## Given request
Below is a set of records. Repeat all of them exactly.

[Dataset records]

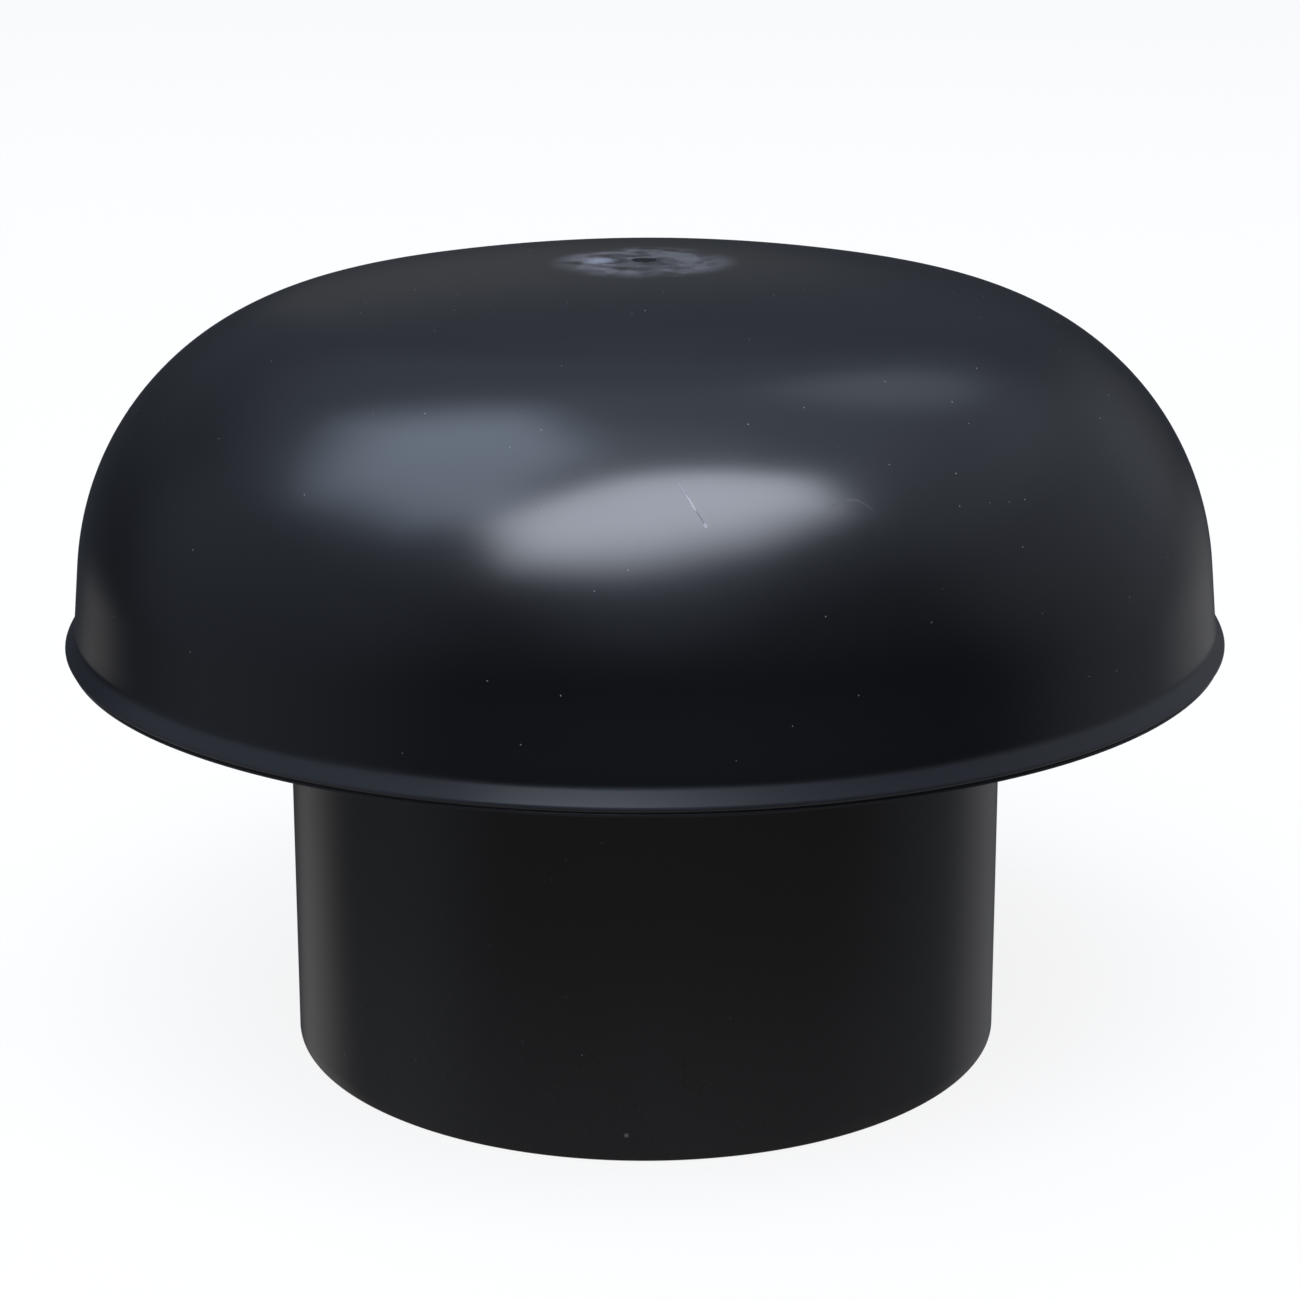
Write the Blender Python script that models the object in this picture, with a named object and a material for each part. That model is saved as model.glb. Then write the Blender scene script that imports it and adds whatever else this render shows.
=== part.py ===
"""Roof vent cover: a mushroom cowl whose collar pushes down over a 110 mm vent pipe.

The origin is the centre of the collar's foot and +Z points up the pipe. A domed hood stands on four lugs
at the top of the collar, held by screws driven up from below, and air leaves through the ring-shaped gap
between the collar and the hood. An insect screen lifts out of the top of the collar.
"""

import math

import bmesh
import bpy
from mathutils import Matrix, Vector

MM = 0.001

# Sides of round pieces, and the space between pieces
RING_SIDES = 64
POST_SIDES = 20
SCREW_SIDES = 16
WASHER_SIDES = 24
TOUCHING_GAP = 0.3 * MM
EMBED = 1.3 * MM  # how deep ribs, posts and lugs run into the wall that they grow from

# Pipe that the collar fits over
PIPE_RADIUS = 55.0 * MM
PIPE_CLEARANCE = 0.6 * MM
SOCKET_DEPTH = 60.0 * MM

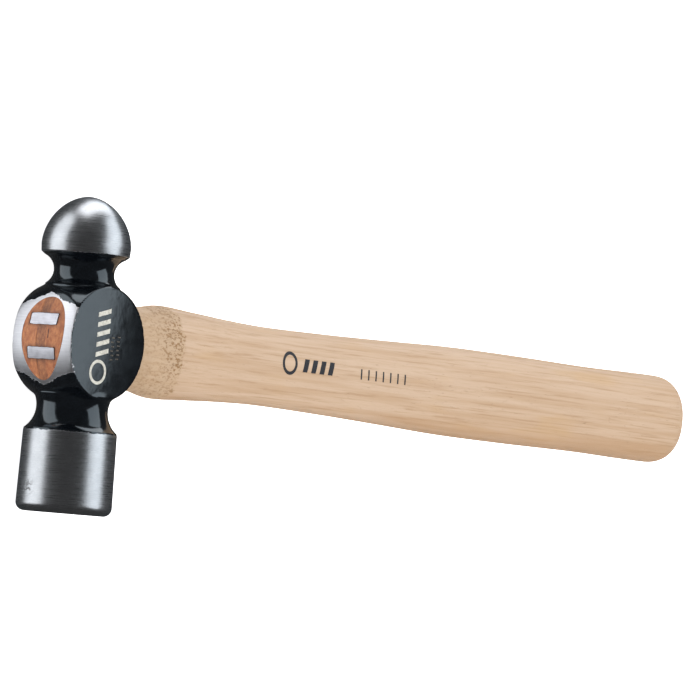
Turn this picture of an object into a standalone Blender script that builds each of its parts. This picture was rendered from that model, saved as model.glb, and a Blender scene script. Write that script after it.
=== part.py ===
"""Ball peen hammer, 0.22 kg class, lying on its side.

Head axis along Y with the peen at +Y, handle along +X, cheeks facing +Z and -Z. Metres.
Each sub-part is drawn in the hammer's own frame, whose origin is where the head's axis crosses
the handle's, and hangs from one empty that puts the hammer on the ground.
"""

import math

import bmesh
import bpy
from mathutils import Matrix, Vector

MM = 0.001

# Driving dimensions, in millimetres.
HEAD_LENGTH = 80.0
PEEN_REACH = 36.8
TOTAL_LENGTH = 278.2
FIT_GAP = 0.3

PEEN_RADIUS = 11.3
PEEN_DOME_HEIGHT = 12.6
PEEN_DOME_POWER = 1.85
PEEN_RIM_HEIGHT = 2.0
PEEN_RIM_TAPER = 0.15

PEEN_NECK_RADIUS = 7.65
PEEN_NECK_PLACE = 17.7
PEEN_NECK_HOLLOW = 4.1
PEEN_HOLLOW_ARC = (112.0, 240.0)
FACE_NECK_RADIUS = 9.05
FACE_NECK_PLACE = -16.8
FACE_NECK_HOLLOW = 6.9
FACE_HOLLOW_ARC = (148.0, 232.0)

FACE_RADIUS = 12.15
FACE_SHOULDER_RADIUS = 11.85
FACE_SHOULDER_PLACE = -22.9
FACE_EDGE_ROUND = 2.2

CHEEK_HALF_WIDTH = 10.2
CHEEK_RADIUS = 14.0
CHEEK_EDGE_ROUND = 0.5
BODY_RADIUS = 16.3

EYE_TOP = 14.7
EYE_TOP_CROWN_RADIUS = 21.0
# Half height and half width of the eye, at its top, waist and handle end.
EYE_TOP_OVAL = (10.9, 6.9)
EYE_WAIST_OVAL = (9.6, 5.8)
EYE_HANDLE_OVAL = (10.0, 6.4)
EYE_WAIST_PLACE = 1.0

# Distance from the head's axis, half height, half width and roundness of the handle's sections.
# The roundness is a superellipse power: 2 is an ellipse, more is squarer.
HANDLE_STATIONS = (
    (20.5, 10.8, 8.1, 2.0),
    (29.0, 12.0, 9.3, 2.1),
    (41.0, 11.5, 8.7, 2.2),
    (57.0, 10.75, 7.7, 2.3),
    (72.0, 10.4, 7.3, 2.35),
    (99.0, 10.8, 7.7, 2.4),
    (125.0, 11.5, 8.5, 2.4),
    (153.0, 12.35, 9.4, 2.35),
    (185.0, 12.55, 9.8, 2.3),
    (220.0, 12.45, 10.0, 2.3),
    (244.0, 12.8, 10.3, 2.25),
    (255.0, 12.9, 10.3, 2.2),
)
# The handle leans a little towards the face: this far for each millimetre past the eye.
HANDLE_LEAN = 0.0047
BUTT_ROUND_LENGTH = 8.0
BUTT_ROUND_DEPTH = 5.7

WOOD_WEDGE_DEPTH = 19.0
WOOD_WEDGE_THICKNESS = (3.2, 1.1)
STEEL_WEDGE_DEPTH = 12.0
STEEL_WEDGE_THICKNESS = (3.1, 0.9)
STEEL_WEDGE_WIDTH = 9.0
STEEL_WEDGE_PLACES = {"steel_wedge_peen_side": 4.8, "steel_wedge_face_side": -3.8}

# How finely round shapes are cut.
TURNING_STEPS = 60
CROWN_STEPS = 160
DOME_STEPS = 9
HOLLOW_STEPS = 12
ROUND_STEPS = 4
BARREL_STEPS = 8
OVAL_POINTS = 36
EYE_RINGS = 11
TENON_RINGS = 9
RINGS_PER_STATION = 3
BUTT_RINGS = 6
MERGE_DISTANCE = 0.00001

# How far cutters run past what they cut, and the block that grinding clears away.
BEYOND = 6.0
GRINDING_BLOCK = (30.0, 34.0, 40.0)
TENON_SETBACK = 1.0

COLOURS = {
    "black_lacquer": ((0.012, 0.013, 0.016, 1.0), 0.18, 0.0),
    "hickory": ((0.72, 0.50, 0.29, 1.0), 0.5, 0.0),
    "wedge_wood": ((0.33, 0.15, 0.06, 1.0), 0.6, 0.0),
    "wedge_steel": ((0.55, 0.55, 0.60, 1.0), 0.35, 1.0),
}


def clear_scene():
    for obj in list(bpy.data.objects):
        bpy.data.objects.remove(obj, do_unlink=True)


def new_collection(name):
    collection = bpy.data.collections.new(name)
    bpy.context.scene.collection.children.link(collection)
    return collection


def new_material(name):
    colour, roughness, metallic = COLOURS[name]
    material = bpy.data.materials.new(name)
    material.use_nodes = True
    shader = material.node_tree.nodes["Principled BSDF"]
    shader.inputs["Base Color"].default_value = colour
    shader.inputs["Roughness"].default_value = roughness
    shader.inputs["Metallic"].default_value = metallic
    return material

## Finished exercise
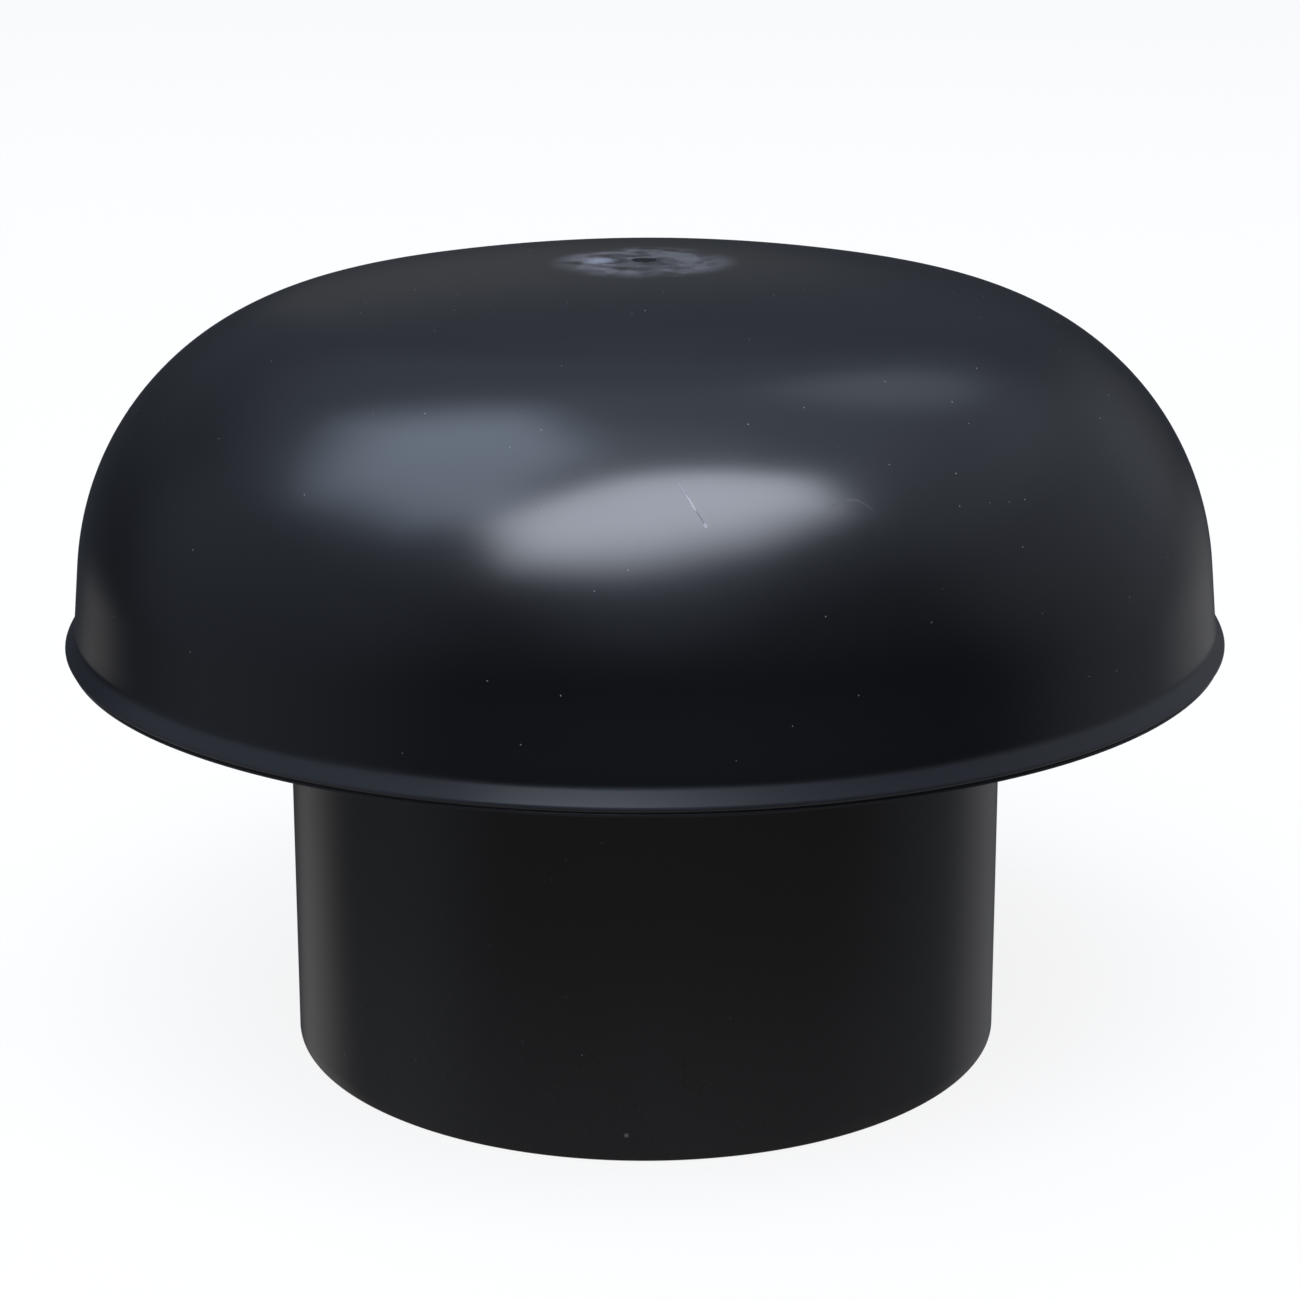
Write the Blender Python script that models the object in this picture, with a named object and a material for each part. That model is saved as model.glb. Then write the Blender scene script that imports it and adds whatever else this render shows.
=== part.py ===
"""Roof vent cover: a mushroom cowl whose collar pushes down over a 110 mm vent pipe.

The origin is the centre of the collar's foot and +Z points up the pipe. A domed hood stands on four lugs
at the top of the collar, held by screws driven up from below, and air leaves through the ring-shaped gap
between the collar and the hood. An insect screen lifts out of the top of the collar.
"""

import math

import bmesh
import bpy
from mathutils import Matrix, Vector

MM = 0.001

# Sides of round pieces, and the space between pieces
RING_SIDES = 64
POST_SIDES = 20
SCREW_SIDES = 16
WASHER_SIDES = 24
TOUCHING_GAP = 0.3 * MM
EMBED = 1.3 * MM  # how deep ribs, posts and lugs run into the wall that they grow from

# Pipe that the collar fits over
PIPE_RADIUS = 55.0 * MM
PIPE_CLEARANCE = 0.6 * MM
SOCKET_DEPTH = 60.0 * MM

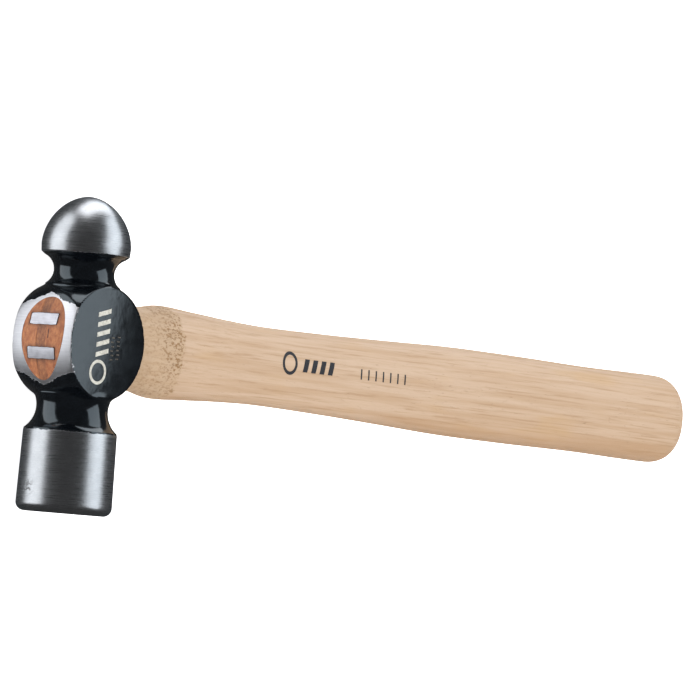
Turn this picture of an object into a standalone Blender script that builds each of its parts. This picture was rendered from that model, saved as model.glb, and a Blender scene script. Write that script after it.
=== part.py ===
"""Ball peen hammer, 0.22 kg class, lying on its side.

Head axis along Y with the peen at +Y, handle along +X, cheeks facing +Z and -Z. Metres.
Each sub-part is drawn in the hammer's own frame, whose origin is where the head's axis crosses
the handle's, and hangs from one empty that puts the hammer on the ground.
"""

import math

import bmesh
import bpy
from mathutils import Matrix, Vector

MM = 0.001

# Driving dimensions, in millimetres.
HEAD_LENGTH = 80.0
PEEN_REACH = 36.8
TOTAL_LENGTH = 278.2
FIT_GAP = 0.3

PEEN_RADIUS = 11.3
PEEN_DOME_HEIGHT = 12.6
PEEN_DOME_POWER = 1.85
PEEN_RIM_HEIGHT = 2.0
PEEN_RIM_TAPER = 0.15

PEEN_NECK_RADIUS = 7.65
PEEN_NECK_PLACE = 17.7
PEEN_NECK_HOLLOW = 4.1
PEEN_HOLLOW_ARC = (112.0, 240.0)
FACE_NECK_RADIUS = 9.05
FACE_NECK_PLACE = -16.8
FACE_NECK_HOLLOW = 6.9
FACE_HOLLOW_ARC = (148.0, 232.0)

FACE_RADIUS = 12.15
FACE_SHOULDER_RADIUS = 11.85
FACE_SHOULDER_PLACE = -22.9
FACE_EDGE_ROUND = 2.2

CHEEK_HALF_WIDTH = 10.2
CHEEK_RADIUS = 14.0
CHEEK_EDGE_ROUND = 0.5
BODY_RADIUS = 16.3

EYE_TOP = 14.7
EYE_TOP_CROWN_RADIUS = 21.0
# Half height and half width of the eye, at its top, waist and handle end.
EYE_TOP_OVAL = (10.9, 6.9)
EYE_WAIST_OVAL = (9.6, 5.8)
EYE_HANDLE_OVAL = (10.0, 6.4)
EYE_WAIST_PLACE = 1.0

# Distance from the head's axis, half height, half width and roundness of the handle's sections.
# The roundness is a superellipse power: 2 is an ellipse, more is squarer.
HANDLE_STATIONS = (
    (20.5, 10.8, 8.1, 2.0),
    (29.0, 12.0, 9.3, 2.1),
    (41.0, 11.5, 8.7, 2.2),
    (57.0, 10.75, 7.7, 2.3),
    (72.0, 10.4, 7.3, 2.35),
    (99.0, 10.8, 7.7, 2.4),
    (125.0, 11.5, 8.5, 2.4),
    (153.0, 12.35, 9.4, 2.35),
    (185.0, 12.55, 9.8, 2.3),
    (220.0, 12.45, 10.0, 2.3),
    (244.0, 12.8, 10.3, 2.25),
    (255.0, 12.9, 10.3, 2.2),
)
# The handle leans a little towards the face: this far for each millimetre past the eye.
HANDLE_LEAN = 0.0047
BUTT_ROUND_LENGTH = 8.0
BUTT_ROUND_DEPTH = 5.7

WOOD_WEDGE_DEPTH = 19.0
WOOD_WEDGE_THICKNESS = (3.2, 1.1)
STEEL_WEDGE_DEPTH = 12.0
STEEL_WEDGE_THICKNESS = (3.1, 0.9)
STEEL_WEDGE_WIDTH = 9.0
STEEL_WEDGE_PLACES = {"steel_wedge_peen_side": 4.8, "steel_wedge_face_side": -3.8}

# How finely round shapes are cut.
TURNING_STEPS = 60
CROWN_STEPS = 160
DOME_STEPS = 9
HOLLOW_STEPS = 12
ROUND_STEPS = 4
BARREL_STEPS = 8
OVAL_POINTS = 36
EYE_RINGS = 11
TENON_RINGS = 9
RINGS_PER_STATION = 3
BUTT_RINGS = 6
MERGE_DISTANCE = 0.00001

# How far cutters run past what they cut, and the block that grinding clears away.
BEYOND = 6.0
GRINDING_BLOCK = (30.0, 34.0, 40.0)
TENON_SETBACK = 1.0

COLOURS = {
    "black_lacquer": ((0.012, 0.013, 0.016, 1.0), 0.18, 0.0),
    "hickory": ((0.72, 0.50, 0.29, 1.0), 0.5, 0.0),
    "wedge_wood": ((0.33, 0.15, 0.06, 1.0), 0.6, 0.0),
    "wedge_steel": ((0.55, 0.55, 0.60, 1.0), 0.35, 1.0),
}


def clear_scene():
    for obj in list(bpy.data.objects):
        bpy.data.objects.remove(obj, do_unlink=True)


def new_collection(name):
    collection = bpy.data.collections.new(name)
    bpy.context.scene.collection.children.link(collection)
    return collection


def new_material(name):
    colour, roughness, metallic = COLOURS[name]
    material = bpy.data.materials.new(name)
    material.use_nodes = True
    shader = material.node_tree.nodes["Principled BSDF"]
    shader.inputs["Base Color"].default_value = colour
    shader.inputs["Roughness"].default_value = roughness
    shader.inputs["Metallic"].default_value = metallic
    return material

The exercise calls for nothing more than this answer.